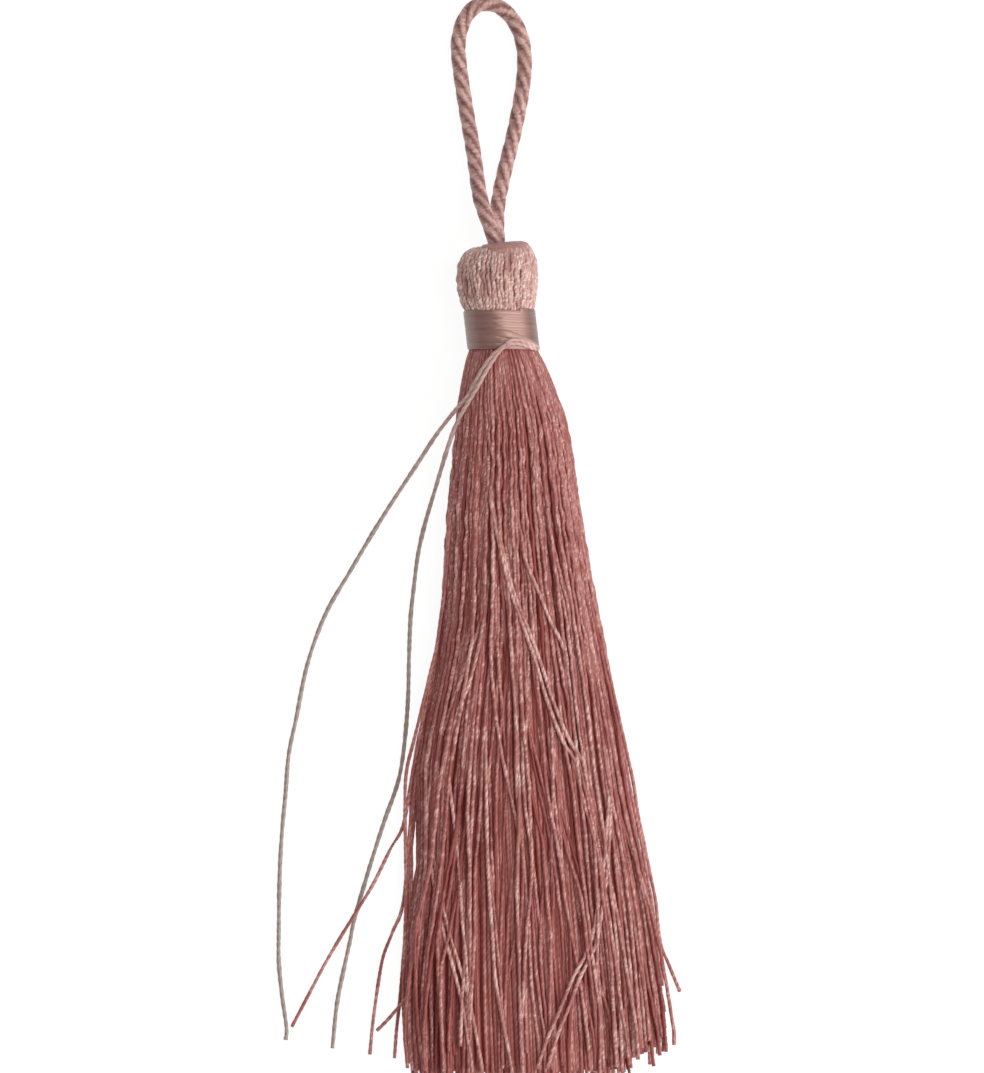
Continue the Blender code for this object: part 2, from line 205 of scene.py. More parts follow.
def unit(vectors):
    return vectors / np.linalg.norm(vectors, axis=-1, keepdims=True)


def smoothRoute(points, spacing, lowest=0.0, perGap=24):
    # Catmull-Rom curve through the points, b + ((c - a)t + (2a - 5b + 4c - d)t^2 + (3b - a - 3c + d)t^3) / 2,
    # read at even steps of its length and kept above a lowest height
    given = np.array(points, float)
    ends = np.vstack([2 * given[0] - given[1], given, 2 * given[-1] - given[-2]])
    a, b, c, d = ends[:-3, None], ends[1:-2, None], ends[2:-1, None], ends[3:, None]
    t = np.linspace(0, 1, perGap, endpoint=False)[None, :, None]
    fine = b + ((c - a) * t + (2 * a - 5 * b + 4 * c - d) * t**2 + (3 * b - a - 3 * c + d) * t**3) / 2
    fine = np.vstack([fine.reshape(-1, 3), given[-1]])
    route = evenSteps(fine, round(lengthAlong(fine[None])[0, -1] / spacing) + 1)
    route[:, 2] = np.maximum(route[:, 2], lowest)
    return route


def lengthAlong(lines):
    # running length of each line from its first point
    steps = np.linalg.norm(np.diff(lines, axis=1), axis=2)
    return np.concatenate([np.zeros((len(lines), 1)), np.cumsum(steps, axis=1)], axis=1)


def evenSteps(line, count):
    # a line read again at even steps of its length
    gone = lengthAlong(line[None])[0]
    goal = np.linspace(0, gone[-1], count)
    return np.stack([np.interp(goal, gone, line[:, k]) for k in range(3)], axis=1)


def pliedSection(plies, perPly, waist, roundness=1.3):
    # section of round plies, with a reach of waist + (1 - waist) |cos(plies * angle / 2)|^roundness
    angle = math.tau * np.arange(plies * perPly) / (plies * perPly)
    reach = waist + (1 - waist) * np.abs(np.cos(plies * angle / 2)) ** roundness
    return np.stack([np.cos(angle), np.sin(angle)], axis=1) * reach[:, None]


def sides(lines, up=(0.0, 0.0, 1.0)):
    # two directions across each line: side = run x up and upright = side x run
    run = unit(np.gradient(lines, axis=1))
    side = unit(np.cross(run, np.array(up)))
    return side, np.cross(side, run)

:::

:: WHAT IS REQUIRED ::
In this exercise, copy only the lines from the opening line of the material through the line where "return np.stack([np.cos(angle), np.sin(angle)], axis=1)" appears.

:: THE OUTPUT ::
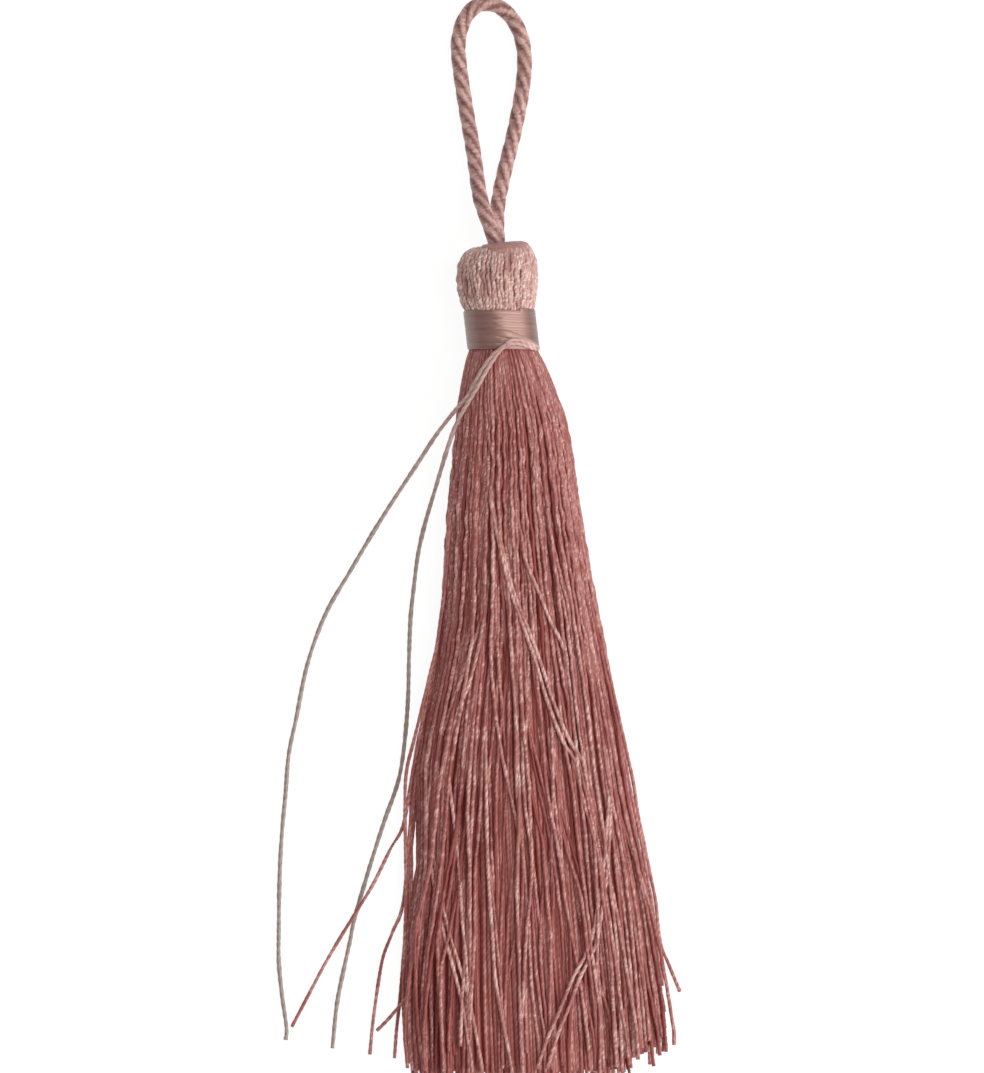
Continue the Blender code for this object: part 2, from line 205 of scene.py. More parts follow.
def unit(vectors):
    return vectors / np.linalg.norm(vectors, axis=-1, keepdims=True)


def smoothRoute(points, spacing, lowest=0.0, perGap=24):
    # Catmull-Rom curve through the points, b + ((c - a)t + (2a - 5b + 4c - d)t^2 + (3b - a - 3c + d)t^3) / 2,
    # read at even steps of its length and kept above a lowest height
    given = np.array(points, float)
    ends = np.vstack([2 * given[0] - given[1], given, 2 * given[-1] - given[-2]])
    a, b, c, d = ends[:-3, None], ends[1:-2, None], ends[2:-1, None], ends[3:, None]
    t = np.linspace(0, 1, perGap, endpoint=False)[None, :, None]
    fine = b + ((c - a) * t + (2 * a - 5 * b + 4 * c - d) * t**2 + (3 * b - a - 3 * c + d) * t**3) / 2
    fine = np.vstack([fine.reshape(-1, 3), given[-1]])
    route = evenSteps(fine, round(lengthAlong(fine[None])[0, -1] / spacing) + 1)
    route[:, 2] = np.maximum(route[:, 2], lowest)
    return route


def lengthAlong(lines):
    # running length of each line from its first point
    steps = np.linalg.norm(np.diff(lines, axis=1), axis=2)
    return np.concatenate([np.zeros((len(lines), 1)), np.cumsum(steps, axis=1)], axis=1)


def evenSteps(line, count):
    # a line read again at even steps of its length
    gone = lengthAlong(line[None])[0]
    goal = np.linspace(0, gone[-1], count)
    return np.stack([np.interp(goal, gone, line[:, k]) for k in range(3)], axis=1)


def pliedSection(plies, perPly, waist, roundness=1.3):
    # section of round plies, with a reach of waist + (1 - waist) |cos(plies * angle / 2)|^roundness
    angle = math.tau * np.arange(plies * perPly) / (plies * perPly)
    reach = waist + (1 - waist) * np.abs(np.cos(plies * angle / 2)) ** roundness
    return np.stack([np.cos(angle), np.sin(angle)], axis=1) * reach[:, None]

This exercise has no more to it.